With hypnotic vocals and captivating beats, Kohinoorgasm aka Josephine Shetty is taking a strong stand with her music. The lo-fi experimental pop music project is as powerful as the name. Her recent release, Exhausted is a dreamy track that addresses drained ambition and the stifling of dreams under capitalism. With one album, two EPs, and this new single to her name, Kohinoorgasm’s message is one of abolishing unjust systems, decolonising, and healing the wounds of marginalisation.
In this interview with Kohinoorgasm, we discuss death as a transformation, the fear of the unknown, and the need for revolution.
Push up Daisies: What has your relationship with death always been like, and how do you view it now?
Josephine: My relationship to death has changed a lot throughout my life. I think for a lot of people, death’s meaning is informed by religious or spiritual beliefs, and I grew up with an Irish Catholic mother, a culturally Hindu, spiritually atheist father, and close friends of a few other religious and spiritual backgrounds, so there were a lot of different ideas about death in my upbringing. I could spend a whole page on those ideas and their implications, but let’s just say there was heaven, hell, guilt, reincarnation, caste, lifetimes spent repaying “sin”, nothingness, and a lot of carceral, patriarchal, and often painfully anti-Indigenous concepts that have no place in my current spiritual framework. Perhaps all that kept me searching and open minded, because I have reflected a lot over time about what death means to me, and I am grateful to still be reflecting and learning more lessons about life, death, Earth, the universe, and spirit and to be surrounded by community and friends who are also very introspective about these things.
Ultimately, I don’t know what lies beyond death, and I have a lot of respect for the spiritual and cosmic unknown. It is a lot bigger than me, and I think it’s meant to be that way, so all I can do is have a lot of respect and reverence for the spiritual operations that are just so amazingly beyond my scope of being and understanding. I guess you could say that’s a belief - I believe death is intentionally beyond our understanding, and I respect that.
That being said, there are things I believe for sure about death that are within my scope of being and understanding. I believe you can’t talk about death without talking about life. You also can’t talk about death without talking about how it impacts the ecosystem around it. I believe that there are many kinds of death. Like, death doesn’t just happen to bodies. It can happen to parts of a personality, behaviors, relationships, ways of life, systems, opportunities, and ideas. Along those lines, I believe that death is a type of transformation or evolution. I think when people, things, and ideas die, what really happens is a transformation or evolution to a new form. I am not talking about reincarnation, but let’s say a human dies, I believe that something happens to their spirit in the form of a transformation or evolution of existence. I believe that these transformations and evolutions are very important, and they deserve rituals and ceremonies. Death should be mourned, and transformation should be celebrated. I also don’t believe that the mourning or celebration should ever really stop. I have never stopped mourning and celebrating the loved ones I’ve lost, and I never will.

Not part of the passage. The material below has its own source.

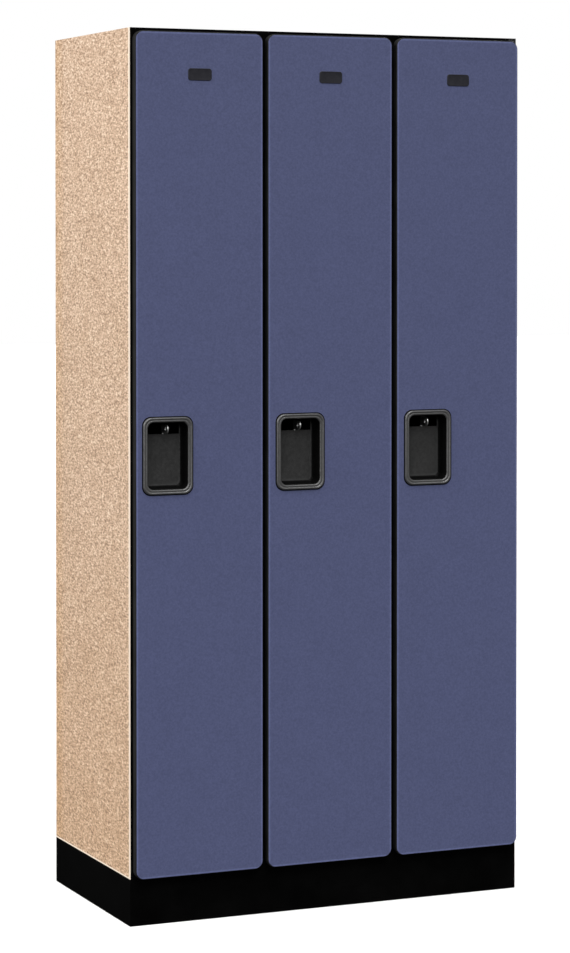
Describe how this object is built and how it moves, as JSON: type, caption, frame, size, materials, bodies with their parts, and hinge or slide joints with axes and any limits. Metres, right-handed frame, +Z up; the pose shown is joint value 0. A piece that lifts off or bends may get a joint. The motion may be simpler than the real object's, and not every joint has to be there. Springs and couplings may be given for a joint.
{
  "type": "locker cabinet",
  "caption": "Free-standing laminate locker cabinet with full-height hinged doors, recessed pulls with padlock eyes, hat shelves and coat rods on a flush plinth.",
  "frame": {"origin": "on the floor, under the middle of the bounding box", "axes": "+Z up, -Y towards the doors' front, +X to the right seen from the front"},
  "size_m": [0.9334, 0.508, 1.9304],
  "materials": {
    "black_board": "matt black laminated board",
    "maple_laminate": "fine-flecked tan maple laminate",
    "door_core": "black routed edge, satin",
    "blue_laminate": "blue-grey laminate, matt",
    "plate_plastic": "black engraving plastic, blank",
    "pull_plastic": "moulded black plastic, fine texture",
    "zinc_steel": "bright zinc-plated",
    "nickel_steel": "nickel-plated",
    "chrome": "polished",
    "black_screw": "black oxide",
    "rubber": "soft clear-grey"
  },
  "bodies": {
    "cabinet": {"plinth_front": "black_board", "plinth_back": "black_board", "plinth_left": "black_board", "plinth_right": "black_board", "plinth_cross_1": "black_board", "plinth_cross_2": "black_board", "floor_panel": "black_board", "top_panel": "black_board", "left_side": "black_board", "left_side_laminate": "maple_laminate", "right_side": "black_board", "partition_1": "black_board", "partition_2": "black_board", "back_panel": "black_board", "carcass_screws": "black_screw", "back_screws": "black_screw", "shelf_pegs": "nickel_steel", "hinge_arm_screws": "nickel_steel", "padlock_eye_screws": "nickel_steel", "coat_hook_screws": "nickel_steel", "rod_sockets": "chrome", "hinge_plates": "nickel_steel", "hinge_arms": "nickel_steel", "hat_shelf_1": "black_board", "coat_rod_1": "chrome", "coat_hook_1": "chrome", "padlock_eye_1": "zinc_steel", "hat_shelf_2": "black_board", "coat_rod_2": "chrome", "coat_hook_2": "chrome", "padlock_eye_2": "zinc_steel", "hat_shelf_3": "black_board", "coat_rod_3": "chrome", "coat_hook_3": "chrome", "padlock_eye_3": "zinc_steel"},
    "door_1": {"door_1_panel": "door_core", "door_1_face": "blue_laminate", "door_1_number_plate": "plate_plastic", "door_1_pull": "pull_plastic", "door_1_hinge_leaves": "nickel_steel", "door_1_hinge_pins": "nickel_steel", "door_1_bumpers": "rubber", "door_1_screws": "nickel_steel"},
    "door_2": {"door_2_panel": "door_core", "door_2_face": "blue_laminate", "door_2_number_plate": "plate_plastic", "door_2_pull": "pull_plastic", "door_2_hinge_leaves": "nickel_steel", "door_2_hinge_pins": "nickel_steel", "door_2_bumpers": "rubber", "door_2_screws": "nickel_steel"},
    "door_3": {"door_3_panel": "door_core", "door_3_face": "blue_laminate", "door_3_number_plate": "plate_plastic", "door_3_pull": "pull_plastic", "door_3_hinge_leaves": "nickel_steel", "door_3_hinge_pins": "nickel_steel", "door_3_bumpers": "rubber", "door_3_screws": "nickel_steel"}
  },
  "joints": [
    {"name": "door_1_hinge", "type": "hinge", "parent": "cabinet", "child": "door_1", "pos_m": [-0.17097, -0.24, 1.01315], "axis": [0, 0, 1], "range_deg": [0, 100]},
    {"name": "door_2_hinge", "type": "hinge", "parent": "cabinet", "child": "door_2", "pos_m": [0.14017, -0.24, 1.01315], "axis": [0, 0, 1], "range_deg": [0, 100]},
    {"name": "door_3_hinge", "type": "hinge", "parent": "cabinet", "child": "door_3", "pos_m": [0.45472, -0.24, 1.01315], "axis": [0, 0, 1], "range_deg": [0, 100]}
  ]
}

Furthermore, I believe that the premature deaths of Black, brown, migrant, poor, queer, trans, femme, and disabled people on the account of the State and its horrifyingly genocidal cultures is evil, literally and spiritually. I think it’s traumatizing and has a huge terrible impact on everyone’s relationship to life and death, especially the aforementioned communities, to witness and experience the fatal intentions and impacts of the State. I believe that to heal from this, we will need to see the death of the State, in other words, the transition or evolution of the State out of power completely.
I know a lot of people fear death, the unknown. I think that’s why so many people are resistant to the State’s death. In addition to a vested interest in upholding the State’s order, a lot of people just can’t imagine what would come next and aren’t comfortable with the mystery.

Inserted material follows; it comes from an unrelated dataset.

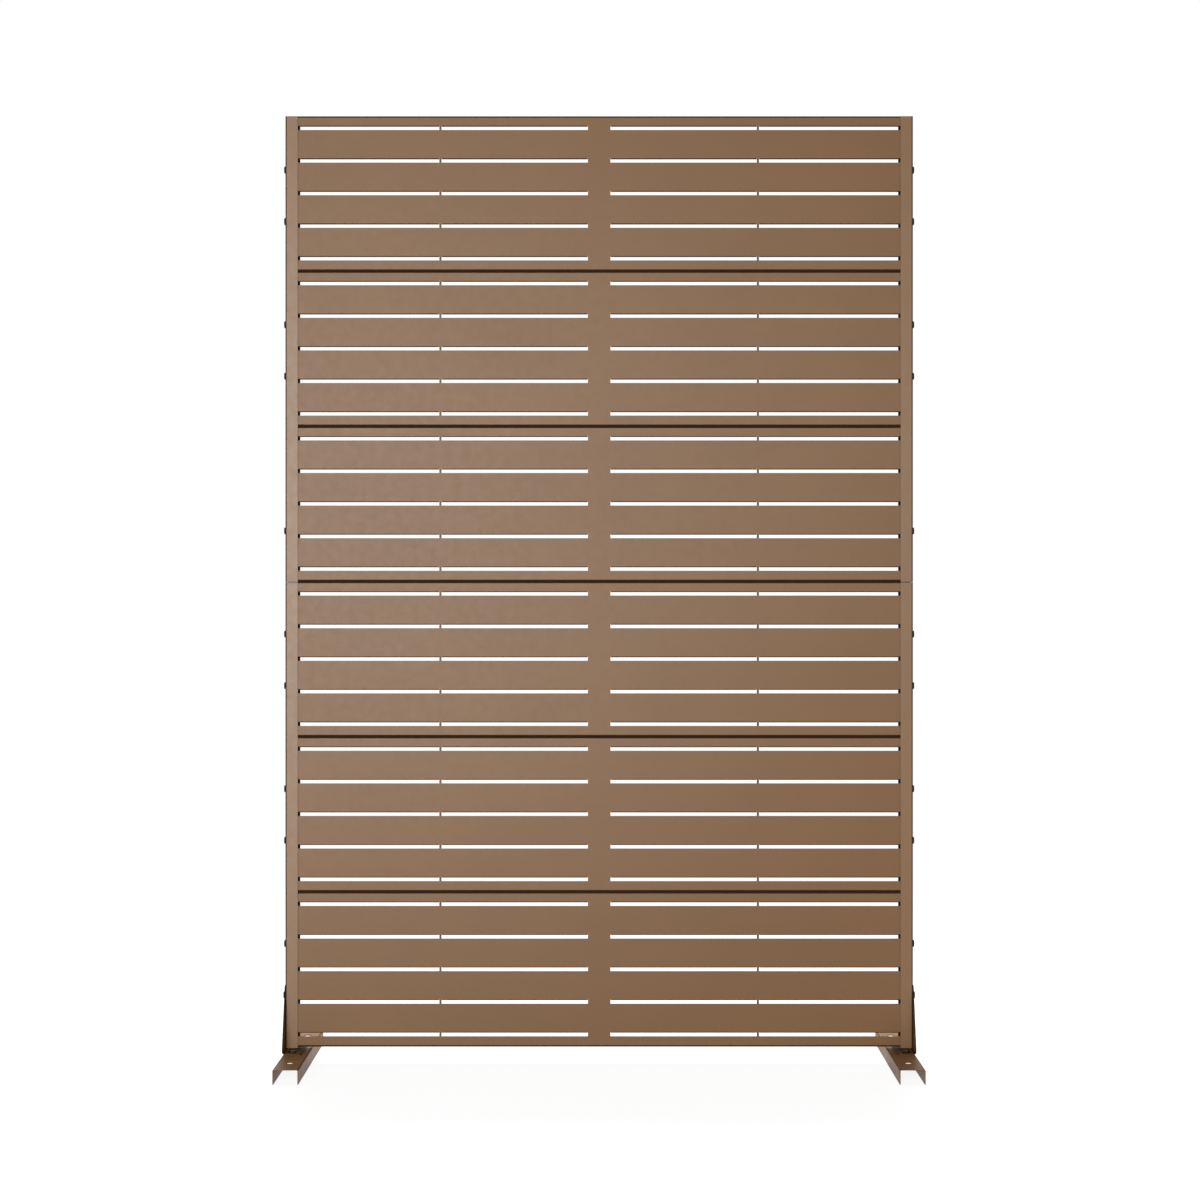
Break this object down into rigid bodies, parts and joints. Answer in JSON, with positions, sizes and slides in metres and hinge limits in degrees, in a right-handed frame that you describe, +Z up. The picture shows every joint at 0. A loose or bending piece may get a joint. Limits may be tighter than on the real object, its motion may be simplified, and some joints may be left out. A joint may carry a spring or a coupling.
{
  "type": "garden privacy screen",
  "caption": "Free-standing garden privacy screen: slotted metal trays stacked between channel posts, each post bracketed to a channel foot that lies front to back.",
  "frame": {"origin": "middle of the footprint, on the ground", "axes": "+Z up; +X along the screen, to the right as seen from the front; the slotted front faces -Y"},
  "size_m": [1.2244, 0.381, 1.835],
  "materials": {
    "panel_coat": "fine satin powder coat, warm bronze",
    "post_coat": "fine satin powder coat, warm bronze",
    "foot_coat": "fine satin powder coat, warm bronze",
    "dark_fastener": "semi-gloss black",
    "plated_steel": "zinc plated"
  },
  "bodies": {
    "root": {"bracket_left": "foot_coat", "bracket_right": "foot_coat", "foot_left": "foot_coat", "foot_nuts_left": "plated_steel", "foot_nuts_right": "plated_steel", "foot_right": "foot_coat", "foot_screws_left": "dark_fastener", "foot_screws_right": "dark_fastener", "lower_post_left": "post_coat", "lower_post_right": "post_coat", "panel_1": "panel_coat", "panel_2": "panel_coat", "panel_3": "panel_coat", "panel_4": "panel_coat", "panel_5": "panel_coat", "panel_6": "panel_coat", "panel_nuts_left": "plated_steel", "panel_nuts_right": "plated_steel", "panel_screws_left": "dark_fastener", "panel_screws_right": "dark_fastener", "splice_left": "plated_steel", "splice_right": "plated_steel", "upper_post_left": "post_coat", "upper_post_right": "post_coat"}
  },
  "joints": []
}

I personally don’t fear death. Sometimes, I am afraid of the pain of how I might die or the suffering of how I know people have and might die. Death and dying seem to be overlapping but different processes, But, I would be honored to return to the Earth, to re-gift the Earth the nutrients it gifted me, to be an ancestor, to become a welcome member of the spiritual and cosmic unknown.
Those are just a few thoughts on my relationship with death.
Push up Daisies: As a creative, how does the thought or fear of death inspire you? Does it ever drive you to create more?
Josephine: I sing a lot about how much of our life is wasted by wage labor, how urgently we need a revolution so that the people of the world can truly live, how abusers rob time through emotional and psychological manipulation and exploitation, how important and rare blissful alone time is, etc. I have a lot of anxiety, thoughts, and pain surrounding how much life is taken from people by systems of oppression, whole lives and parts of lives, taken slowly or instantaneously. These sentiments constantly inform my creative content and my need to create for catharsis.
Push up Daisies: How would you like to be remembered?
Josephine: I am not sure. I don’t know if memory is even the most sustainable or meaningful way to look at my legacy. Some people will remember me for a little while, and I hope they enjoyed me, bettered me and were bettered by me, and so on. I hope some future generation listens to my music, at least as an artifact of an interesting time in the queer brown underground. But eventually, people won’t remember me, and that’s ok. I truly don’t mind being forgotten. I honestly hardly remember what I did yesterday, so I think memory, eventually, turns out to be a hard and kind of arbitrary ask. But, I know the land will remember me, in land’s own way of holding everyone and everything. And, if the revolution is still proceeding after my death, I hope I could be one little butterfly wing flap part of it.